W świecie Final Fantasy XIV nigdy nie ma chwili nudy, a Naoki Yoshida znów dorzucił do ognia coś, co rozpali wyobraźnię fanów na długo. Podczas Gamescomu w Kolonii reżyser i producent gry zdradził, że kolejny Ultimate Raid oraz nowa limitowana klasa Beastmaster są już w drodze i najpewniej zobaczymy je w łatce 7.5 albo w kolejnych aktualizacjach. Brzmi świetnie, ale zanim zaczniemy planować, kiedy zebrać ekipę na te wyzwania, trzeba uzbroić się w cierpliwość – jeśli Square Enix utrzyma dotychczasowe tempo wydawania contentu, to patch 7.5 pojawi się najwcześniej w pierwszej połowie 2026 roku.
Niedawno dostaliśmy aktualizację 7.3 – The Promise of Tomorrow, która była kulminacyjnym momentem fabuły dodatku Dawntrail. Update przyniósł między innymi nowy sojuszniczy raid San d’Oria: The Second Walk, balans postaci (szczególnie Vipera i Pictomancera) i sporo mniejszych usprawnień. Jednak gracze szybko zauważyli jedną wielką nieobecność – nie było drugiego Ultimate Raid z Dawntrail, na który wszyscy ostrzyli sobie zęby.
Teraz Yoshida potwierdził, że prace nad nim trwają i że fani high-endowego contentu mogą szykować się na coś, co ma być naprawdę „unikalnym doświadczeniem”. Co dokładnie nas czeka? Tego jeszcze nie wiadomo – temat nowego Ultimate’a owiany jest tajemnicą i na razie pozostają tylko domysły.

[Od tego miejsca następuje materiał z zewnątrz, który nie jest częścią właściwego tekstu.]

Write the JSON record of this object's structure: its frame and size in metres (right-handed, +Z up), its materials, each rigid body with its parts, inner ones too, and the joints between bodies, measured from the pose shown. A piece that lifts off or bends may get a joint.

Za to ciekawiej robi się przy temacie nowego joba. Beastmaster będzie drugim po Blue Mage’u limitowanym zawodem w historii gry. Wiemy tylko, że prace nad nim idą pełną parą, ale szczegóły – jak broń, umiejętności czy unikalna mechanika – wciąż owiane są mgłą. Patrząc jednak na to, jaką zabawą okazał się Blue Mage, wielu graczy już czeka, by biegać po Eorzei w roli pogromcy bestii.
Na szczęście zanim doczekamy się 7.5, Square Enix nie zostawia nas z pustymi rękami. Już w październiku pojawi się crossover z Monster Hunter Wilds, w którym gracze zmierzą się z Guardianem Arkveldem. To dodatkowy smaczek, który ma umilić oczekiwanie na grube aktualizacje i kolejne wyzwania.
Podsumowując – Final Fantasy XIV dopiero się rozkręca po Dawntrail. Choć na Beastmastera i Ultimate Raid będziemy musieli poczekać do 2026 roku, to wszystko wskazuje na to, że warto. Yoshida jak zwykle podgrzewa hype, a fani już zaczynają spekulować, jakie szalone mechaniki przygotuje dla nas ekipa Square Enix. Jedno jest pewne – Eorzea jeszcze długo nie pozwoli nam się nudzić.